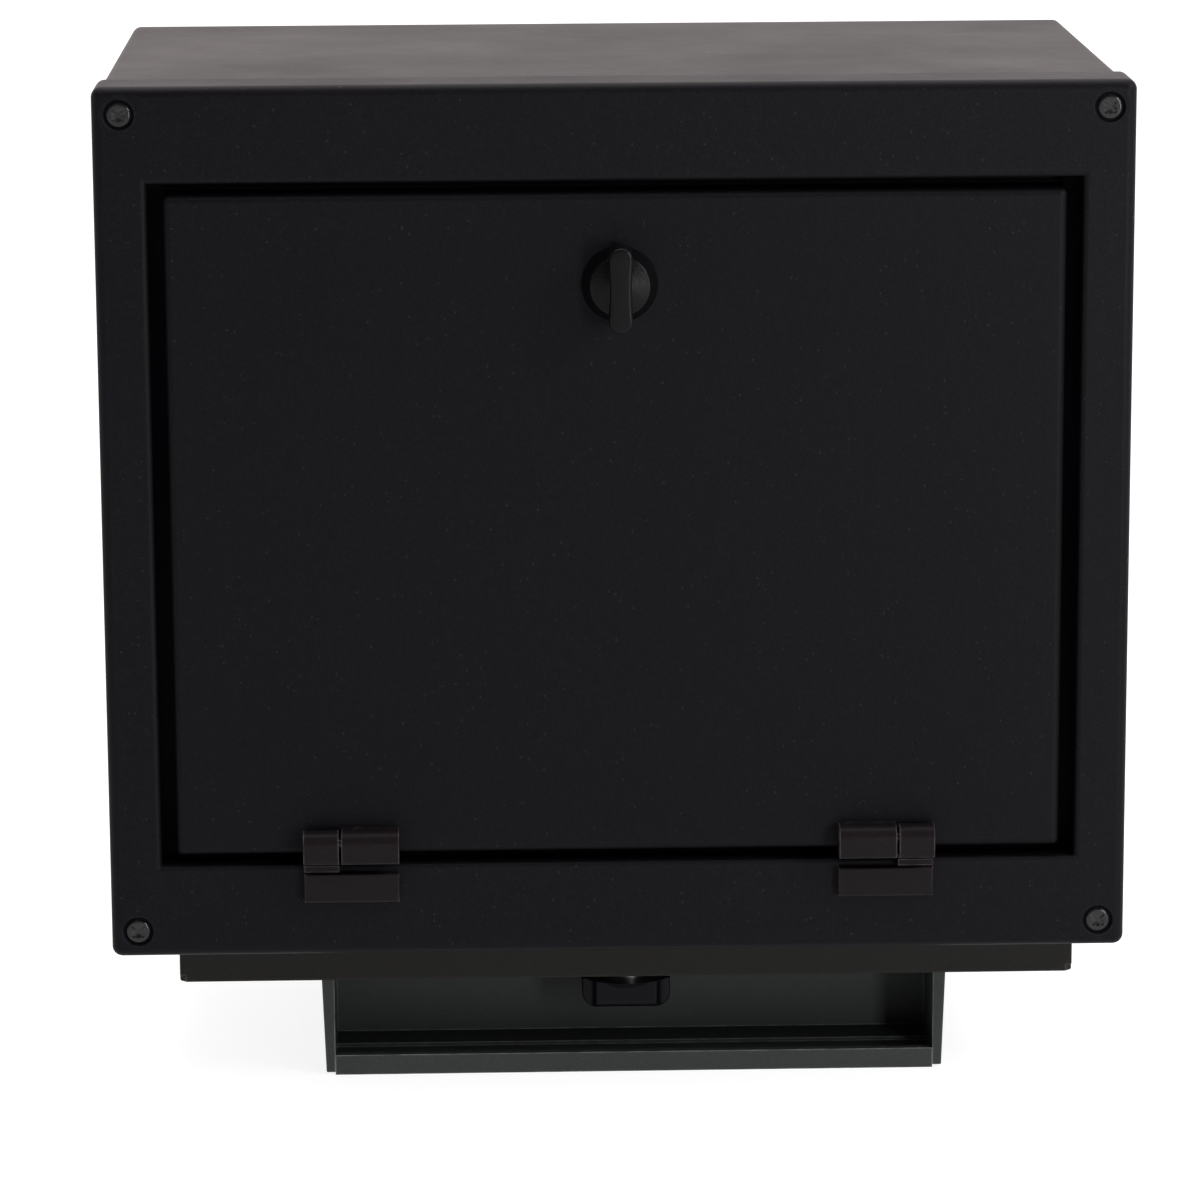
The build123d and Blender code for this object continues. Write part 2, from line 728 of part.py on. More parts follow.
def end_screw_cutter(side, inner, y, z):
    """A clearance hole with a flat-bottomed seat for the screw's head."""
    outer = inner + side * (end_plate_top + touch)
    seat = inner + side * end_seat_web
    hole = rod_x(min(inner, outer), max(inner, outer), y, z, end_screw_radius + hole_fit)
    return hole + rod_x(min(seat, outer), max(seat, outer), y, z, end_seat_radius)


def base_end_screws():
    """Screws through the end plates into the profile's bosses."""
    screw = pan_head_screw(end_head_radius, end_head_height, end_screw_radius, end_screw_length)
    pieces = []
    for side in (-1, 1):
        seat = base_x + side * (base_length / 2 + end_seat_web)
        for y, z in boss_places():
            pieces.append(Pos(seat, y, z) * Rot(0, 0, side * 90) * screw)
    return pieces


def clamp_knob():
    """The hand knob: four broad lobes between round scallops, under a cone-shaped collar."""
    hanging = (Align.CENTER, Align.CENTER, Align.MAX)
    body = Box(2 * clamp_reach, 2 * clamp_reach, clamp_knob_height, align=hanging)
    body = fillet(body.faces().sort_by(Axis.Z)[0].edges(), clamp_bottom_edge)
    for x in (-clamp_reach, clamp_reach):
        for y in (-clamp_reach, clamp_reach):
            body = body - Pos(x, y) * Cylinder(clamp_scallop_radius, clamp_knob_height, align=hanging)
    straight = body.edges().filter_by(GeomType.LINE).filter_by(Axis.Z)
    body = fillet(straight, clamp_scallop_edge)
    collar = Cone(clamp_collar_radius - clamp_collar_height, clamp_collar_radius, clamp_collar_height,
                  align=hanging)
    bore = Cylinder(clamp_thread_radius + press_fit, clamp_knob_height, align=hanging)
    return Pos(pan_x, clamp_y, flange_under - clamp_washer) * (body + collar - bore)


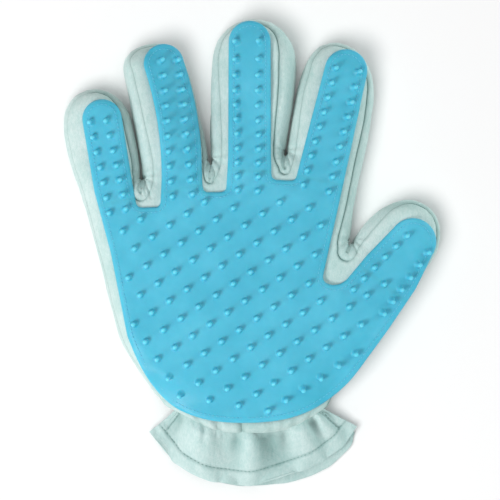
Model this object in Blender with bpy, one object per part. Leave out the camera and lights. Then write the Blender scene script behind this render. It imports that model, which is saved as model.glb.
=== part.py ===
"""Grooming glove for a right hand, lying on its back with the nubbed silicone pad upwards.

+Z is the palm's outward normal, +Y points to the fingertips and +X to the thumb's side. The tables
are in millimetres, and every mesh is made in metres. Each finger turns about a knuckle line, where
its pad, its panels and its gussets are cut from the palm's.
"""

import math
from collections import namedtuple

import bmesh
import bpy
from mathutils import Vector

MM = 0.001
GAP = 0.35  # left between pieces that touch, and along each knuckle line

# Height of each layer's underside and top side
BACK_LAYER = (0.0, 1.6)
GUSSET_LAYER = (1.95, 21.65)
PALM_LAYER = (22.0, 23.6)
PAD_LAYER = (23.95, 25.95)

GUSSET_THICKNESS = 1.4
GUSSET_EDGE = 0.7  # kept from the layer's two sides, for the thickness of a slanted edge
PANEL_INSET = 4.5  # of the panels' edges from the glove's silhouette
TIP_SEAM_GAP = 0.5  # between the two gussets of a finger, at its tip
BULGE_INSETS = (4.0, 1.2, 0.0, 1.0, 4.2)  # of a gusset from the silhouette, from its foot to its top

# A finger: its knuckle point, direction, length to the centre of the tip, half-widths there; then
# its pad, across the knuckle line and at the tip; then the ends and the number of its nub rows.
Finger = namedtuple(
    "Finger",
    "knuckle direction reach half_width tip_radius pad_middle pad_half pad_tip pad_tip_radius"
    " pad_bow left_nubs right_nubs rows crowding",
)
FINGERS = {
    "little": Finger(
        (-71.7, 32.0), 102, 33.8, 14.4, 16.0, 2.1, 9.7, (-75.3, 66.6), 9.9, 0.0,
        ((-80.5, 65.0), (-71.4, 19.7)), ((-72.9, 65.5), (-63.7, 21.4)), 7, 1.0,
    ),
    "ring": Finger(
        (-38.0, 38.8), 101, 49.6, 16.2, 16.5, 2.5, 10.2, (-44.5, 94.2), 10.0, 2.3,
        ((-46.2, 95.5), (-40.2, 27.8)), ((-38.3, 96.0), (-30.5, 28.8)), 10, 1.0,
    ),
    "middle": Finger(
        (-2.5, 47.6), 88, 48.2, 18.0, 20.8, 0.8, 10.7, (-1.7, 105.2), 10.5, 0.0,
        ((-8.0, 105.0), (-7.6, 31.0)), ((3.4, 105.0), (2.2, 30.6)), 11, 0.93,
    ),
    "index": Finger(
        (35.5, 43.2), 78, 43.6, 18.6, 18.7, -0.4, 11.7, (46.4, 90.8), 10.7, 0.0,
        ((40.9, 91.8), (25.2, 33.5)), ((52.0, 90.0), (37.6, 30.2)), 9, 1.0,
    ),
    "thumb": Finger(
        (65.2, -6.9), 53, 19.5, 20.0, 17.6, 4.8, 14.8, (79.7, 5.3), 11.9, 0.0,
        ((76.5, 8.5), (50.0, -18.5)), ((86.5, 0.0), (64.6, -30.0)), 6, 1.0,
    ),
}

# Corners (x, y, radius) of the palm between the fingers, from the wrist up the little finger's side
PAD_LITTLE_SIDE = [(-46, -71, 30), (-62.5, -42, 60), (-71, 0, 80)]
PAD_SLOTS = [
    [(-57.8, 22.4, 2.5), (-46.2, 22.7, 2.5)],
    [(-24.8, 30.0, 2.5), (-13.4, 30.3, 2.5)],
    [(9.3, 36.4, 2.5), (21.2, 35.9, 2.5)],
    [(34.3, -14.6, 3.5), (41.5, -16.9, 8.0), (46.6, -13.6, 5.0)],
]
PAD_THUMB_SIDE = [(42, -68.5, 40), (12, -84.6, 40), (-26, -84.2, 30)]
PANEL_LITTLE_SIDE = [(-37, -77.6, 3), (-45.5, -68.6, 25), (-62.6, -39.5, 60), (-74, 0.6, 90)]
PANEL_WEBS = [
    [(-56.4, 25.4, 3.0)],
    [(-21.3, 32.9, 2.0)],
    [(15.9, 38.2, 2.0)],
    [(46.0, 14.5, 40.0), (42.4, -4.5, 4.0)],
]
PANEL_THUMB_SIDE = [(41.3, -66.3, 30), (34, -74.3, 3), (12, -83.4, 40), (-24, -83.6, 30)]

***

● What this task involves: Write down the full listing again, exactly.

● Task answer:
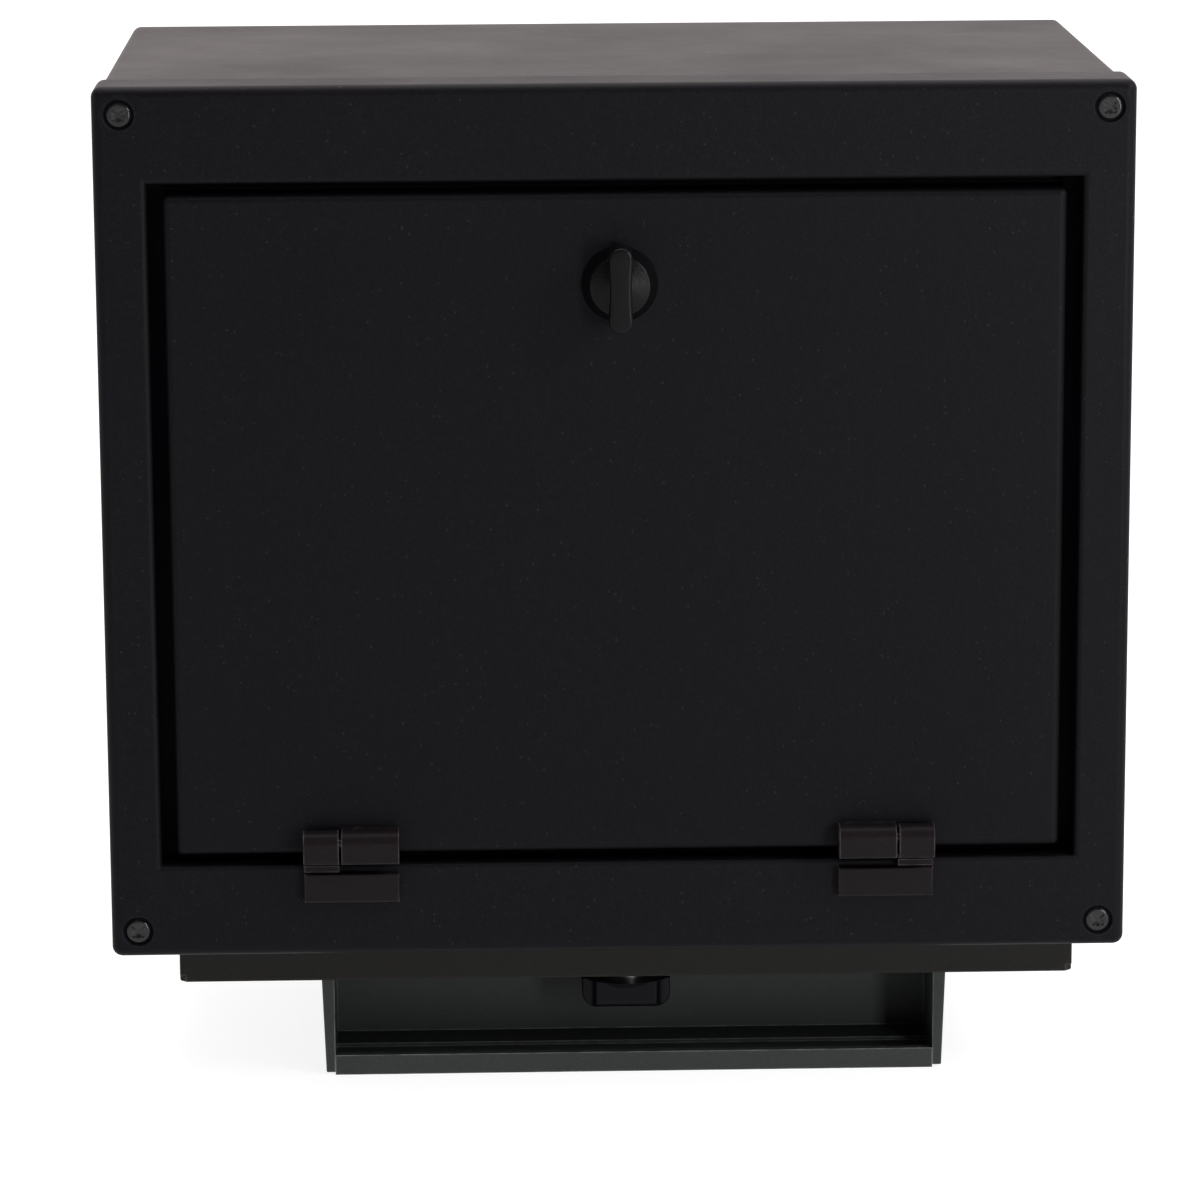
The build123d and Blender code for this object continues. Write part 2, from line 728 of part.py on. More parts follow.
def end_screw_cutter(side, inner, y, z):
    """A clearance hole with a flat-bottomed seat for the screw's head."""
    outer = inner + side * (end_plate_top + touch)
    seat = inner + side * end_seat_web
    hole = rod_x(min(inner, outer), max(inner, outer), y, z, end_screw_radius + hole_fit)
    return hole + rod_x(min(seat, outer), max(seat, outer), y, z, end_seat_radius)


def base_end_screws():
    """Screws through the end plates into the profile's bosses."""
    screw = pan_head_screw(end_head_radius, end_head_height, end_screw_radius, end_screw_length)
    pieces = []
    for side in (-1, 1):
        seat = base_x + side * (base_length / 2 + end_seat_web)
        for y, z in boss_places():
            pieces.append(Pos(seat, y, z) * Rot(0, 0, side * 90) * screw)
    return pieces


def clamp_knob():
    """The hand knob: four broad lobes between round scallops, under a cone-shaped collar."""
    hanging = (Align.CENTER, Align.CENTER, Align.MAX)
    body = Box(2 * clamp_reach, 2 * clamp_reach, clamp_knob_height, align=hanging)
    body = fillet(body.faces().sort_by(Axis.Z)[0].edges(), clamp_bottom_edge)
    for x in (-clamp_reach, clamp_reach):
        for y in (-clamp_reach, clamp_reach):
            body = body - Pos(x, y) * Cylinder(clamp_scallop_radius, clamp_knob_height, align=hanging)
    straight = body.edges().filter_by(GeomType.LINE).filter_by(Axis.Z)
    body = fillet(straight, clamp_scallop_edge)
    collar = Cone(clamp_collar_radius - clamp_collar_height, clamp_collar_radius, clamp_collar_height,
                  align=hanging)
    bore = Cylinder(clamp_thread_radius + press_fit, clamp_knob_height, align=hanging)
    return Pos(pan_x, clamp_y, flange_under - clamp_washer) * (body + collar - bore)


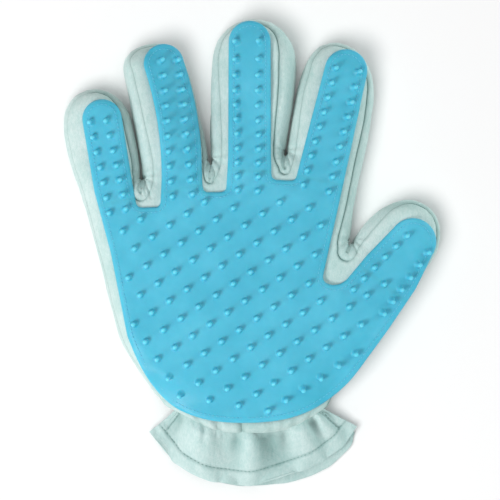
Model this object in Blender with bpy, one object per part. Leave out the camera and lights. Then write the Blender scene script behind this render. It imports that model, which is saved as model.glb.
=== part.py ===
"""Grooming glove for a right hand, lying on its back with the nubbed silicone pad upwards.

+Z is the palm's outward normal, +Y points to the fingertips and +X to the thumb's side. The tables
are in millimetres, and every mesh is made in metres. Each finger turns about a knuckle line, where
its pad, its panels and its gussets are cut from the palm's.
"""

import math
from collections import namedtuple

import bmesh
import bpy
from mathutils import Vector

MM = 0.001
GAP = 0.35  # left between pieces that touch, and along each knuckle line

# Height of each layer's underside and top side
BACK_LAYER = (0.0, 1.6)
GUSSET_LAYER = (1.95, 21.65)
PALM_LAYER = (22.0, 23.6)
PAD_LAYER = (23.95, 25.95)

GUSSET_THICKNESS = 1.4
GUSSET_EDGE = 0.7  # kept from the layer's two sides, for the thickness of a slanted edge
PANEL_INSET = 4.5  # of the panels' edges from the glove's silhouette
TIP_SEAM_GAP = 0.5  # between the two gussets of a finger, at its tip
BULGE_INSETS = (4.0, 1.2, 0.0, 1.0, 4.2)  # of a gusset from the silhouette, from its foot to its top

# A finger: its knuckle point, direction, length to the centre of the tip, half-widths there; then
# its pad, across the knuckle line and at the tip; then the ends and the number of its nub rows.
Finger = namedtuple(
    "Finger",
    "knuckle direction reach half_width tip_radius pad_middle pad_half pad_tip pad_tip_radius"
    " pad_bow left_nubs right_nubs rows crowding",
)
FINGERS = {
    "little": Finger(
        (-71.7, 32.0), 102, 33.8, 14.4, 16.0, 2.1, 9.7, (-75.3, 66.6), 9.9, 0.0,
        ((-80.5, 65.0), (-71.4, 19.7)), ((-72.9, 65.5), (-63.7, 21.4)), 7, 1.0,
    ),
    "ring": Finger(
        (-38.0, 38.8), 101, 49.6, 16.2, 16.5, 2.5, 10.2, (-44.5, 94.2), 10.0, 2.3,
        ((-46.2, 95.5), (-40.2, 27.8)), ((-38.3, 96.0), (-30.5, 28.8)), 10, 1.0,
    ),
    "middle": Finger(
        (-2.5, 47.6), 88, 48.2, 18.0, 20.8, 0.8, 10.7, (-1.7, 105.2), 10.5, 0.0,
        ((-8.0, 105.0), (-7.6, 31.0)), ((3.4, 105.0), (2.2, 30.6)), 11, 0.93,
    ),
    "index": Finger(
        (35.5, 43.2), 78, 43.6, 18.6, 18.7, -0.4, 11.7, (46.4, 90.8), 10.7, 0.0,
        ((40.9, 91.8), (25.2, 33.5)), ((52.0, 90.0), (37.6, 30.2)), 9, 1.0,
    ),
    "thumb": Finger(
        (65.2, -6.9), 53, 19.5, 20.0, 17.6, 4.8, 14.8, (79.7, 5.3), 11.9, 0.0,
        ((76.5, 8.5), (50.0, -18.5)), ((86.5, 0.0), (64.6, -30.0)), 6, 1.0,
    ),
}

# Corners (x, y, radius) of the palm between the fingers, from the wrist up the little finger's side
PAD_LITTLE_SIDE = [(-46, -71, 30), (-62.5, -42, 60), (-71, 0, 80)]
PAD_SLOTS = [
    [(-57.8, 22.4, 2.5), (-46.2, 22.7, 2.5)],
    [(-24.8, 30.0, 2.5), (-13.4, 30.3, 2.5)],
    [(9.3, 36.4, 2.5), (21.2, 35.9, 2.5)],
    [(34.3, -14.6, 3.5), (41.5, -16.9, 8.0), (46.6, -13.6, 5.0)],
]
PAD_THUMB_SIDE = [(42, -68.5, 40), (12, -84.6, 40), (-26, -84.2, 30)]
PANEL_LITTLE_SIDE = [(-37, -77.6, 3), (-45.5, -68.6, 25), (-62.6, -39.5, 60), (-74, 0.6, 90)]
PANEL_WEBS = [
    [(-56.4, 25.4, 3.0)],
    [(-21.3, 32.9, 2.0)],
    [(15.9, 38.2, 2.0)],
    [(46.0, 14.5, 40.0), (42.4, -4.5, 4.0)],
]
PANEL_THUMB_SIDE = [(41.3, -66.3, 30), (34, -74.3, 3), (12, -83.4, 40), (-24, -83.6, 30)]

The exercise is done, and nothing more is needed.